On pensions policy reserve, about which I spoke, last year we commissioned the OECD to do some work. There are also ongoing reviews of pension fees and costs to pension scheme contributors. We also have an ongoing modernisation programme in the Department. We receive advice on how to do this in upskilling and training staff on IT developments, about which I spoke. We have what is called Business Objects Modelling Advice and Expertise. To deal with and reduce backlogs, we have used advice extensively in updating and upgrading IT platforms.

Other headings in that regard relate to value for money policy reviews and other such areas. We also carried out a review of the domiciliary care allowance and how it was operating. We get advice and technical advice on that.

I have a question on a scheme but I cannot remember its title. I think it refers to jobs but it is not JobsPlus. It involves tendering out to private companies to get people recruited for jobs. Given that public money is going to a private firm, someone raised the importance of the need for transparency in how such companies are taken on by the Department. Does the Minister have any comments in that regard?

Yes. The programme for Government contained a commitment to use, if necessary, external resources, which does not relate simply to the private sector but could refer to the not-for-profit sector, voluntary organisations or community organisations. The Department already outsources a significant amount of work. I referred to the contract for An Post that we signed before Christmas, which is worth approximately €50 million a year. Particularly in rural areas and smaller towns, we also have social welfare offices which are run by a local service provider who is paid a fee by the Department. The Department has a long record of working with the private sector, the not-for-profit sector, and the voluntary and community sector. This is not a particularly new development. The programme is called JobPath. What we have been doing over the last year is talking to private providers, having taken some advice internationally about how private provision has worked in other countries. In July 2013 we issued a prior information notice in which we advised the market that the Department was considering the potential of contracting third-party providers of employment services. We held two information sessions in July. In December we published a request for tenders. The closing date for the tenders is 28 February 2014. We would expect then to be able to advance the tender process some time at the end of April or May and services, therefore, might commence in late 2014. A lead-in time is allowed to build up for the process.
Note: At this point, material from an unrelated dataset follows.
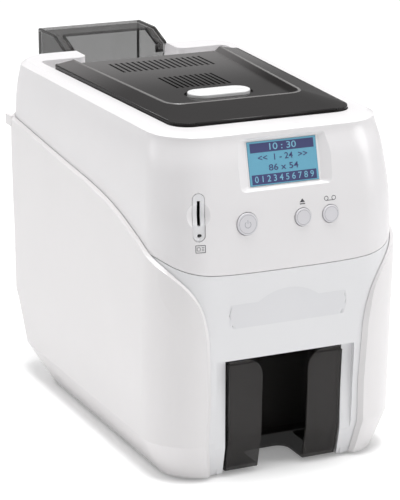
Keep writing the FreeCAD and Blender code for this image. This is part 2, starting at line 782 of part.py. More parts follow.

Members might be aware that the Department of Education and Skills operates a programme called Momentum, which provides educational services. The providers of those services have been from a variety of backgrounds, many from the private sector and some from the public sector and the not-for-profit sector.
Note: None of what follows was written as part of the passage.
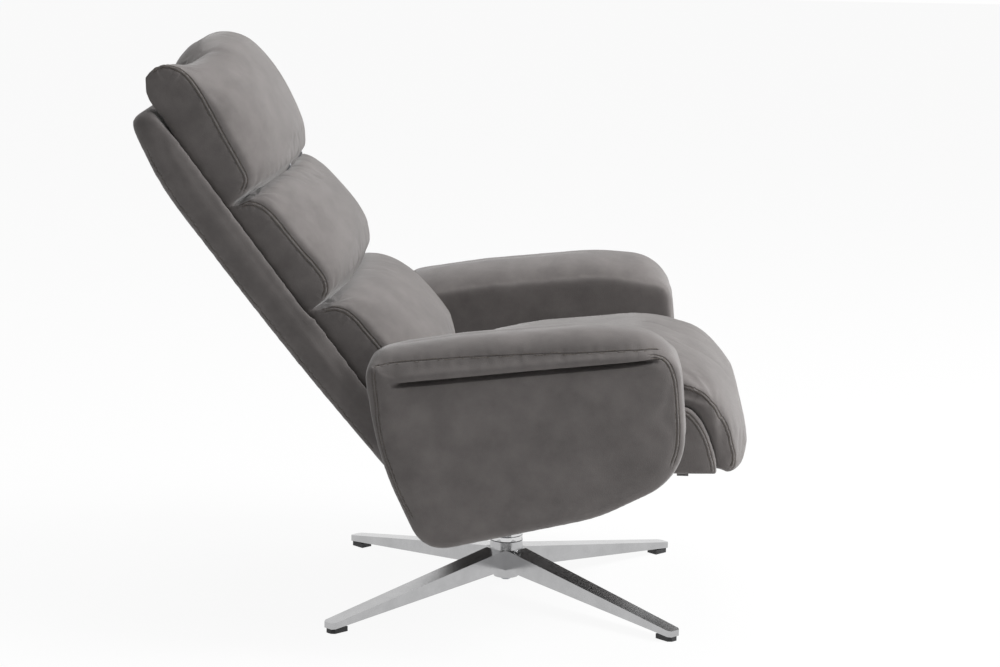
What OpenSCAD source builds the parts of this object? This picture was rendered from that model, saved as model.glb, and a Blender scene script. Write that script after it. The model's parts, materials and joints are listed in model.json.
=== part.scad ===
// Star base swivel recliner, in millimetres. +X is the way the sitter faces, +Y is the sitter's left and +Z is up.
// The origin is on the floor, on the swivel axis. The back is drawn as it stands in the photograph, part reclined.

/* [Star base] */
// Radius of the circle through the middles of the glides
glide_radius = 374; // [300:1:450]
// Turn of the star base under the seat, in degrees
base_turn = 0.65; // [-45:0.05:45]
// Number of legs
leg_count = 4; // [4:1:5]
// Width of a leg at the hub
leg_root_w = 39; // [30:0.5:50]
// Width of a leg at its tip
leg_tip_w = 26; // [20:0.5:30]
// Height of a leg's top face at the hub
leg_root_z = 75; // [60:0.5:95]
// Height of a leg's top face at its tip
leg_tip_z = 18; // [14:0.5:24]
// Depth of a leg at the hub
leg_root_d = 34; // [24:0.5:45]
// Depth of a leg at its tip
leg_tip_d = 10; // [8:0.5:14]
// Thickness of the cast walls
cast_wall = 4.5; // [3:0.1:6]
// Length of a glide
glide_l = 31; // [20:0.5:40]
// Width of a glide
glide_w = 21; // [14:0.5:28]
// Height of a glide
glide_h = 8; // [5:0.5:12]

/* [Hub and column] */
// Radius of the hub
hub_r = 27.5; // [22:0.5:36]
// Height of the hub's top face
hub_z = 88.5; // [80:0.5:110]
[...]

What amount of money is involved? How much does the Department intend to spend overall per annum?

We will not know until we get the return of the tenders because, essentially, we will ask people to provide employment support services specifically with the idea of getting people into work. One example we have currently is the local employment service, which involves locally established companies. There are a number of those around the country. We outsource social welfare clients to them and they give detailed advice, support and hand-holding to get people back into education or work. We already have the model in operation. The model for JobPath is similar. People would be remunerated to a significant degree based on outcomes. In other words, we will not hand over large amounts of money unless people are committing to specific levels of outcome. The tender process is under way currently. There has been much discussion as well of other organisations at local level seeking to build up co-operative partnerships. I have seen references to that in the media. We will come back to you, Chairman, when we have more information, probably after Easter.

The committee would be interested in examining the issue as well. If there are no more questions then I will conclude. We have had a long day. I thank the Minister and her officials and the Members present.